National Semi Streams Ordering Processes Online

NATIONAL Semiconductor Corp. is taking its microchip marketing program online with two new interactive ventures.

The $2.5 billion Santa Clara, CA-based manufacturer and marketer has set up a new Web site (www.buy.national.com) and brought out the Internet Content and Exchange (ICE) system, which combines National’s product catalog with those of its distributors.

The company says this is the first such approach in its industry. But interactive marketing director Phil Gibson is loath to predict performance goals for either the site or ICE because they are too new.

The Web site was launched to streamline and simplify product specification and ordering. National’s customers-manufacturers of products like personal computers, wireless phones and sound boards-can go online to find parts from distributors around the world. Orders can be placed on the site, with customers using credit cards for payment.

Buy.national.com generates a single “order parts” query that gives customers access to products through an “availability” table and creates hyperlinks with distributors stocking those parts.

When National began testing the site last September, it had only 135 users. With the number of users nearly doubling every month, Gibson claims the online customer base has grown to nearly 1,000.

Meanwhile, ICE replaces a system that required National to customize catalogs for every distributor individually. So far National has signed on about 15 companies to participate. Gibson would like about 100 by year’s end. “It’s an aggressive target, I know,” he says.

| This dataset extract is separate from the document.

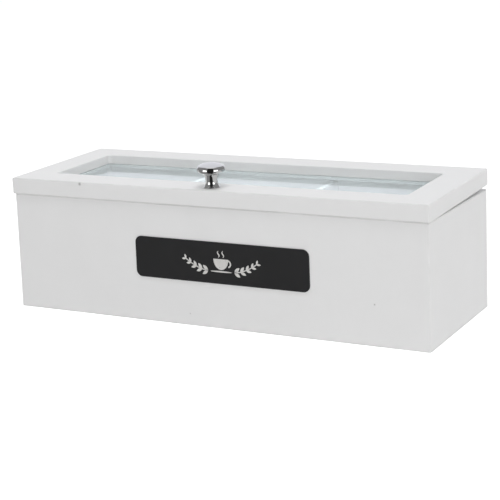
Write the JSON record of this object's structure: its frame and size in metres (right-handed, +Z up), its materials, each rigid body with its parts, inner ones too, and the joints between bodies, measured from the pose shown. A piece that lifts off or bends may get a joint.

Down the road, National is looking to form affiliate marketing relationships with other suppliers or companies, perhaps with the commission-like structures used by online marketers such as Amazon.

com. It might also consider creating vertical Web sites as an outgrowth of ICE.

The company hopes to convert about 15% of its business to e-commerce. But Gibson says National’s customers can’t give up personal relationships with distributors and original equipment manufacturers because these organizations can “offer deals and negotiate price breaks and that sort of thing.”